** START **
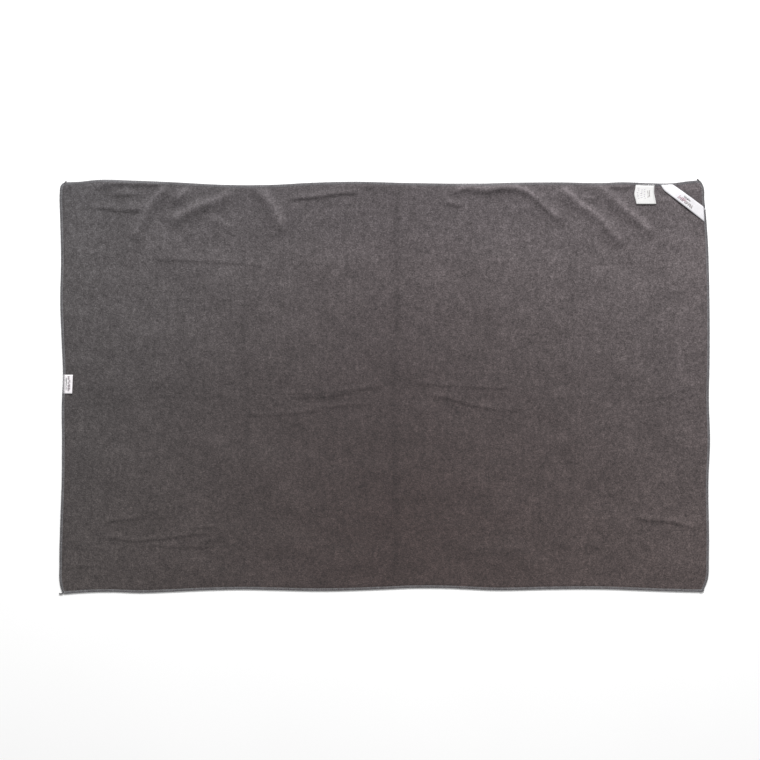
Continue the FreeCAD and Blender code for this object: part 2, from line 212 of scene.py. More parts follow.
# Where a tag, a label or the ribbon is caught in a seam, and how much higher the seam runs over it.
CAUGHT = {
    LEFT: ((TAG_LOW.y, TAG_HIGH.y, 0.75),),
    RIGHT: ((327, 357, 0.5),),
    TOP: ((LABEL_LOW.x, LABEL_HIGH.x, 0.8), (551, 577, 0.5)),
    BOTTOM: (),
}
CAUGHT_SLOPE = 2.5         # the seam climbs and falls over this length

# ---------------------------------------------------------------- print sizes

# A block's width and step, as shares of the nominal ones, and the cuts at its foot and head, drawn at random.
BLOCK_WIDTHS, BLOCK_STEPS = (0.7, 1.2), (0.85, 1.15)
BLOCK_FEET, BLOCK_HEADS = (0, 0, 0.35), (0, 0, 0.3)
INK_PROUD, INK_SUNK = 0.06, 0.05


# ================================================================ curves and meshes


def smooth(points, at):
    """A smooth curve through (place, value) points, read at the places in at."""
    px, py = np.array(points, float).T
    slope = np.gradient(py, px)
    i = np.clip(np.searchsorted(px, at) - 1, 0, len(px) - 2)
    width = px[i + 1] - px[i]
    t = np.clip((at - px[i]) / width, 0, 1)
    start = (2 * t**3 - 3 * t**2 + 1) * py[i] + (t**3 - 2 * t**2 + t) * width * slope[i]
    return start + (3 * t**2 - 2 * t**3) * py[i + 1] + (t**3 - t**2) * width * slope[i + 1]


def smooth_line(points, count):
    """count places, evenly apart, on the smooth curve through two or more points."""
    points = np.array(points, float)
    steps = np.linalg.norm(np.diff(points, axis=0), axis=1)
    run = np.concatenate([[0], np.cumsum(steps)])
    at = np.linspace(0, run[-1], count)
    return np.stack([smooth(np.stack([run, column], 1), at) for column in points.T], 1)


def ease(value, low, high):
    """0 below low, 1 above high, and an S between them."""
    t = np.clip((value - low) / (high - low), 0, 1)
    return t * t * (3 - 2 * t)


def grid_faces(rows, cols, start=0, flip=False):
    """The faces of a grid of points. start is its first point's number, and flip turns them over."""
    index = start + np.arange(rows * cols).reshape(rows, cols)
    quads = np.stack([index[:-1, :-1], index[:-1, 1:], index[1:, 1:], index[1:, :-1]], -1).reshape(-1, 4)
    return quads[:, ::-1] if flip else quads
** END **
** START **
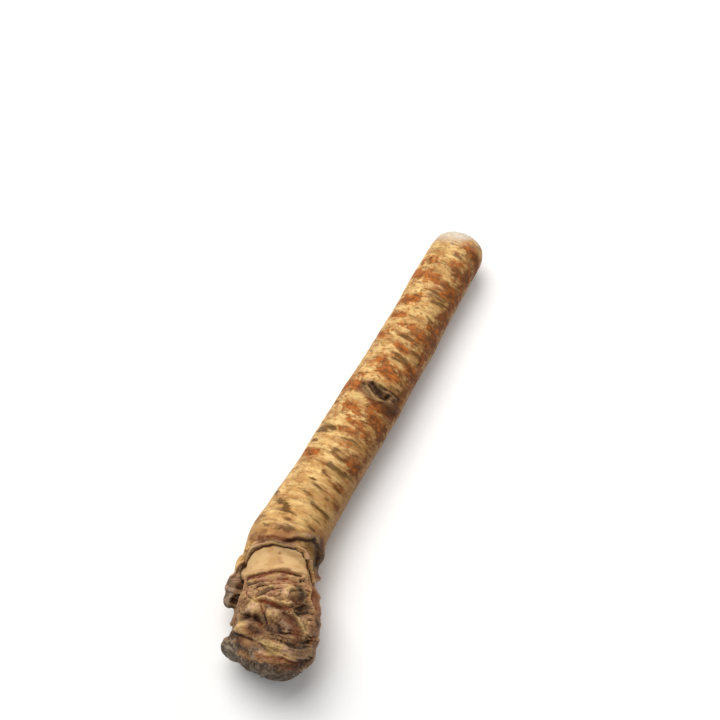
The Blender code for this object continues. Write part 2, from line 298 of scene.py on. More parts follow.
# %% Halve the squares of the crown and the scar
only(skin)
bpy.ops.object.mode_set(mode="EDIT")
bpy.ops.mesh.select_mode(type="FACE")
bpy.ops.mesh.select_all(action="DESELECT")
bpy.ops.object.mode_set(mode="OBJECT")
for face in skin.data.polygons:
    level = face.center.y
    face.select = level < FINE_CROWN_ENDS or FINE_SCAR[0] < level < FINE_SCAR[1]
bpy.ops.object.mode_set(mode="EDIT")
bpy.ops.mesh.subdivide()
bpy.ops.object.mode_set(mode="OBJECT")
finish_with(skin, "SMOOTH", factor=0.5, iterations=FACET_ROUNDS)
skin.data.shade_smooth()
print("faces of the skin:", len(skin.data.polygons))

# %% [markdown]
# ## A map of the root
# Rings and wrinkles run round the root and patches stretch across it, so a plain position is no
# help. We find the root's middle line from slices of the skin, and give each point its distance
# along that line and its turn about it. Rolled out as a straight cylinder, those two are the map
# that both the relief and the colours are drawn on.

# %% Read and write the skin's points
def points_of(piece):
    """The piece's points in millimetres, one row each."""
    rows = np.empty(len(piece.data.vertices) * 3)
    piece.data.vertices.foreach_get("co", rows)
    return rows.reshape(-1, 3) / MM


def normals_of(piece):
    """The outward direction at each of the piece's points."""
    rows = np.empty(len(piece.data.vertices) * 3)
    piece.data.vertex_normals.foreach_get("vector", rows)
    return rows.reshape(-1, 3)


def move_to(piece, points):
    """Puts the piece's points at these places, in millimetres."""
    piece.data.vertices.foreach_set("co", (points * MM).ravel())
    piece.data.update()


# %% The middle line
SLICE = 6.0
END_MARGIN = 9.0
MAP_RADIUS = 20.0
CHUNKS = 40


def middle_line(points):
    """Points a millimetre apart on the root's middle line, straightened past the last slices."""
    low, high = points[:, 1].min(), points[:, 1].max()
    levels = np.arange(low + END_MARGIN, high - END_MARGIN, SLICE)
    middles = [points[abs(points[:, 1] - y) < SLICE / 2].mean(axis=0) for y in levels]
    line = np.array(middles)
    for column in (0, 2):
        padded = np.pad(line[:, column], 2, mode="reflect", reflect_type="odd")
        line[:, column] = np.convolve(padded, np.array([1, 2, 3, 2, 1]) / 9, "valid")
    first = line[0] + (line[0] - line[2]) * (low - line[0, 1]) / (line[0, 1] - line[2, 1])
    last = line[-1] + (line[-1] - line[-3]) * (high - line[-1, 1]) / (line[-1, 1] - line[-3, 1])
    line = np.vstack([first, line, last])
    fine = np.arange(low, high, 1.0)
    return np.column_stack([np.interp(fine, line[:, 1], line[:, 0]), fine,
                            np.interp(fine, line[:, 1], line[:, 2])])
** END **
TASK OBJECTIVE: The lines to be given again exactly are those from the one containing "Continue the FreeCAD" up to and including the one containing "return t * t * (3 - 2 * t)".

ANSWER FOR THIS EXERCISE:
Continue the FreeCAD and Blender code for this object: part 2, from line 212 of scene.py. More parts follow.
# Where a tag, a label or the ribbon is caught in a seam, and how much higher the seam runs over it.
CAUGHT = {
    LEFT: ((TAG_LOW.y, TAG_HIGH.y, 0.75),),
    RIGHT: ((327, 357, 0.5),),
    TOP: ((LABEL_LOW.x, LABEL_HIGH.x, 0.8), (551, 577, 0.5)),
    BOTTOM: (),
}
CAUGHT_SLOPE = 2.5         # the seam climbs and falls over this length

# ---------------------------------------------------------------- print sizes

# A block's width and step, as shares of the nominal ones, and the cuts at its foot and head, drawn at random.
BLOCK_WIDTHS, BLOCK_STEPS = (0.7, 1.2), (0.85, 1.15)
BLOCK_FEET, BLOCK_HEADS = (0, 0, 0.35), (0, 0, 0.3)
INK_PROUD, INK_SUNK = 0.06, 0.05


# ================================================================ curves and meshes


def smooth(points, at):
    """A smooth curve through (place, value) points, read at the places in at."""
    px, py = np.array(points, float).T
    slope = np.gradient(py, px)
    i = np.clip(np.searchsorted(px, at) - 1, 0, len(px) - 2)
    width = px[i + 1] - px[i]
    t = np.clip((at - px[i]) / width, 0, 1)
    start = (2 * t**3 - 3 * t**2 + 1) * py[i] + (t**3 - 2 * t**2 + t) * width * slope[i]
    return start + (3 * t**2 - 2 * t**3) * py[i + 1] + (t**3 - t**2) * width * slope[i + 1]


def smooth_line(points, count):
    """count places, evenly apart, on the smooth curve through two or more points."""
    points = np.array(points, float)
    steps = np.linalg.norm(np.diff(points, axis=0), axis=1)
    run = np.concatenate([[0], np.cumsum(steps)])
    at = np.linspace(0, run[-1], count)
    return np.stack([smooth(np.stack([run, column], 1), at) for column in points.T], 1)


def ease(value, low, high):
    """0 below low, 1 above high, and an S between them."""
    t = np.clip((value - low) / (high - low), 0, 1)
    return t * t * (3 - 2 * t)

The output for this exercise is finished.